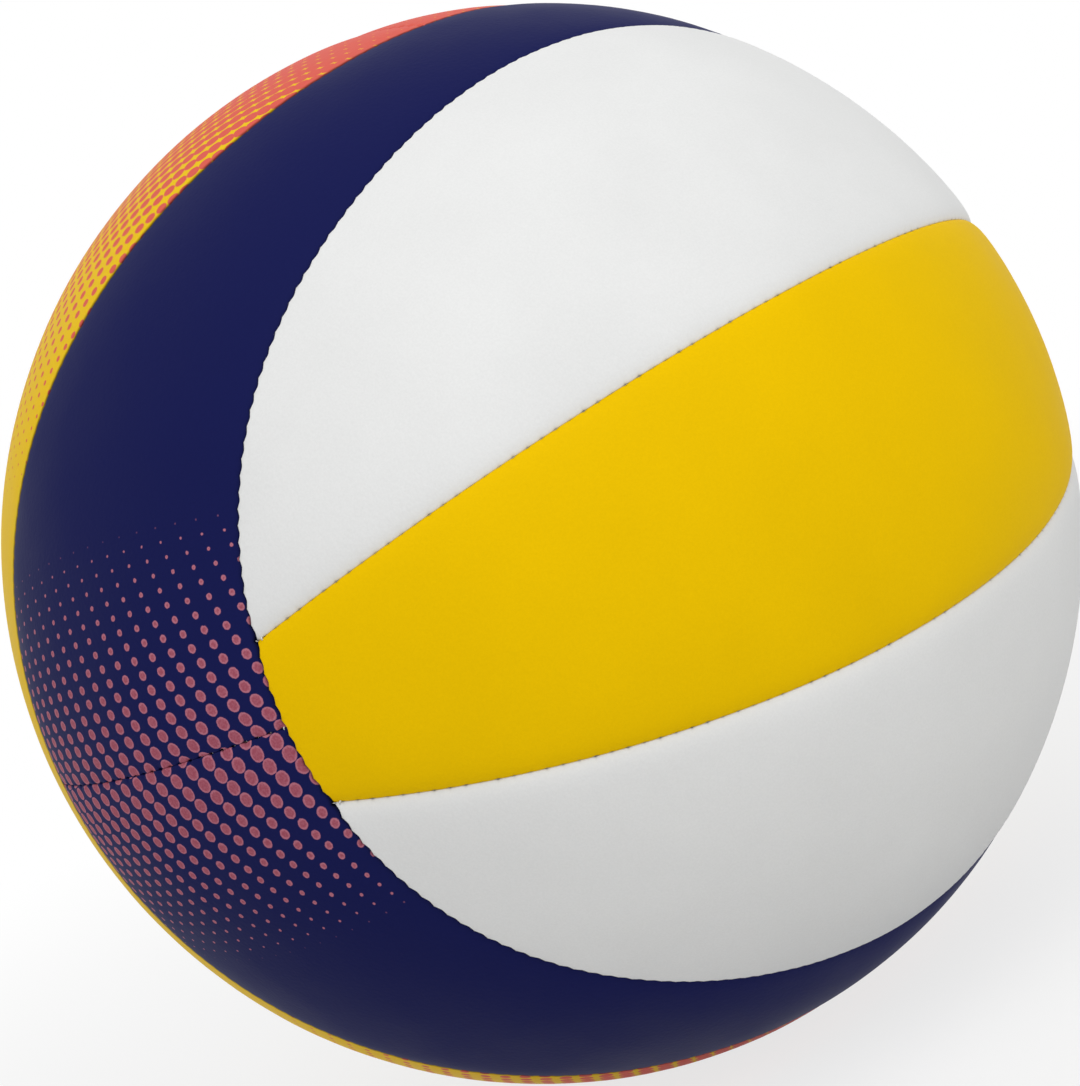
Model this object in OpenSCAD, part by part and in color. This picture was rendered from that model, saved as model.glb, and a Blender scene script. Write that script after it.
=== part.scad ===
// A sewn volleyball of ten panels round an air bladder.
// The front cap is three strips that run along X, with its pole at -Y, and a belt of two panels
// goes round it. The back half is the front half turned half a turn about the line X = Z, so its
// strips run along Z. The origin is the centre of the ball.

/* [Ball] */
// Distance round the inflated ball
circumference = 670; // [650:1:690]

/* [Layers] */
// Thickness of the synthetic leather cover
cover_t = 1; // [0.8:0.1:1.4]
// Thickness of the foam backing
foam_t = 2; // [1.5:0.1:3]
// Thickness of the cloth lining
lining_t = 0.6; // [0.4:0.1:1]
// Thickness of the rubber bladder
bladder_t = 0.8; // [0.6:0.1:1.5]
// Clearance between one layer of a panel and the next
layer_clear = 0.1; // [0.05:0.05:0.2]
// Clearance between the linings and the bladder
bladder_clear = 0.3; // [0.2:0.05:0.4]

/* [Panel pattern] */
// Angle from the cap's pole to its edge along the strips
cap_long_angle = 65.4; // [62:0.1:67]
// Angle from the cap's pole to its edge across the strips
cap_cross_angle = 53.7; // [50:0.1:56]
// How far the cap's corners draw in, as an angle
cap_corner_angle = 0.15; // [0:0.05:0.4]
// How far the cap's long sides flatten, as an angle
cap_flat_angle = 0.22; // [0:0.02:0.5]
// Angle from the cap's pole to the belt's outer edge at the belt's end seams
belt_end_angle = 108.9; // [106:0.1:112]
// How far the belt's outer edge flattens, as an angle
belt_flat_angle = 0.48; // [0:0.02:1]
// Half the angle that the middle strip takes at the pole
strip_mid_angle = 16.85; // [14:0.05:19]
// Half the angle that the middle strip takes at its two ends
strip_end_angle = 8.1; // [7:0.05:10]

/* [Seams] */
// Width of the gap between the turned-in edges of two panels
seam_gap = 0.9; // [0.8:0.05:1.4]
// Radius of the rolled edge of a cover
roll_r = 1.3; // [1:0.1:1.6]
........
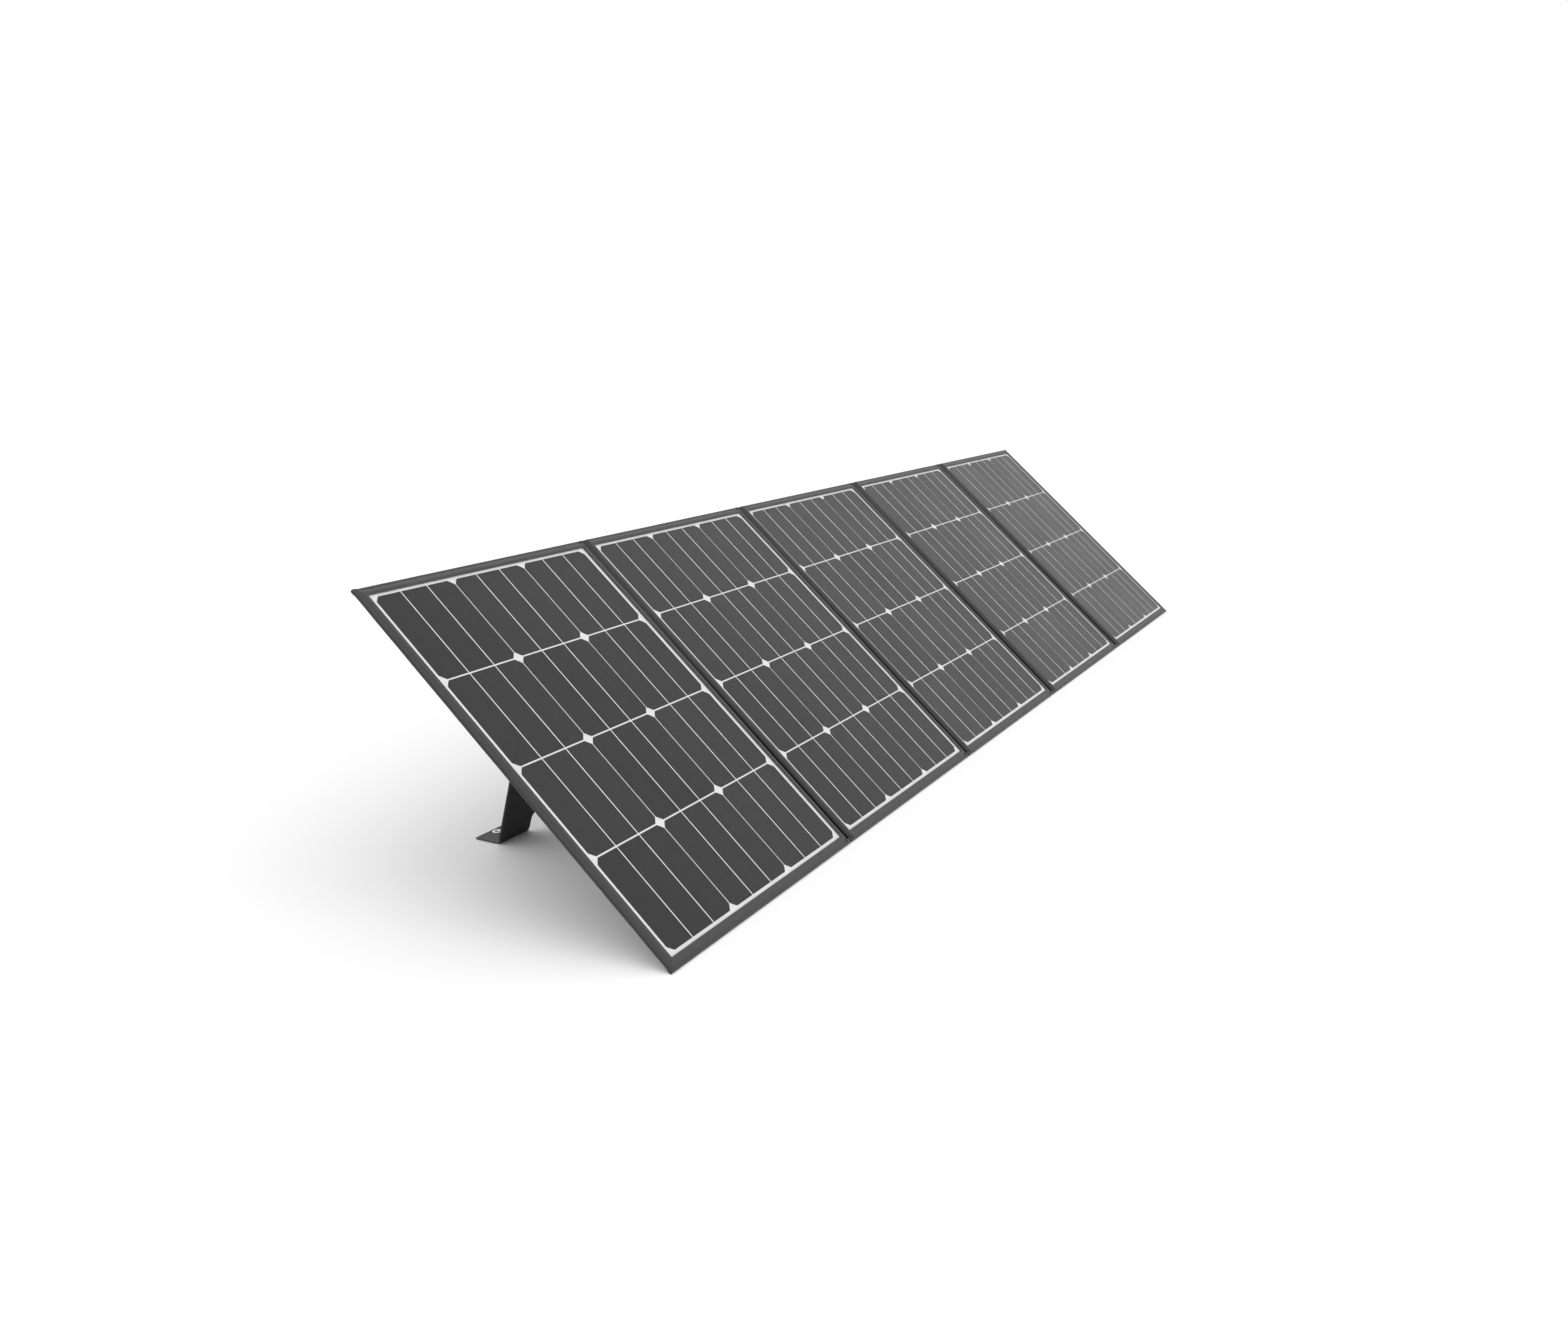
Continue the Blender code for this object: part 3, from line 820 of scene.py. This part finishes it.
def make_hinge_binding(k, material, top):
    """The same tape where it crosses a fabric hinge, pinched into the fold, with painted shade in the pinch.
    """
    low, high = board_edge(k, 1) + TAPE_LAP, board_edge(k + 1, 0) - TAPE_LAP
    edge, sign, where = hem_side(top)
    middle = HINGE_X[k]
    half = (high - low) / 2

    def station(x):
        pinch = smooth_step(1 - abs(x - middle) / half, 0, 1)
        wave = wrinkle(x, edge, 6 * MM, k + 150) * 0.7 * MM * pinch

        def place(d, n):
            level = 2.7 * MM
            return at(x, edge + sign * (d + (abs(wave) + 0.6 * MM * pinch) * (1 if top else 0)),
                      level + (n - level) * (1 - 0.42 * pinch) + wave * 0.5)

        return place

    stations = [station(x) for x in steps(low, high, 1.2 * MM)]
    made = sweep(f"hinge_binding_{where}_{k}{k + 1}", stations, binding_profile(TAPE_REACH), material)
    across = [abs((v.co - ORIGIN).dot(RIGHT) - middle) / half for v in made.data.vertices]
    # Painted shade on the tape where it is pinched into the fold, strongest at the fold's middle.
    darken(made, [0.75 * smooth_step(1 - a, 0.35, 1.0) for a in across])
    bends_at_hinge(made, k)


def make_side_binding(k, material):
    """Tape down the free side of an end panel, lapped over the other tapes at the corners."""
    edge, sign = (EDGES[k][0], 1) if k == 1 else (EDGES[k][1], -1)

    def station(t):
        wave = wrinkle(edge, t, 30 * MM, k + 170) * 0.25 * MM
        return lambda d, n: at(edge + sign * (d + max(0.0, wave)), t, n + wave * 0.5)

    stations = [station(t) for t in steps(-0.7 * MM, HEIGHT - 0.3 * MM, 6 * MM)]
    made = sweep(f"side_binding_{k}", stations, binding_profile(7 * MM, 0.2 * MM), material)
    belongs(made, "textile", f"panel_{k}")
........
• _Task to complete_
Pick out and copy every line that contains the word "part".

• _Final result_
Model this object in OpenSCAD, part by part and in color. This picture was rendered from that model, saved as model.glb, and a Blender scene script. Write that script after it.
=== part.scad ===
Continue the Blender code for this object: part 3, from line 820 of scene.py. This part finishes it.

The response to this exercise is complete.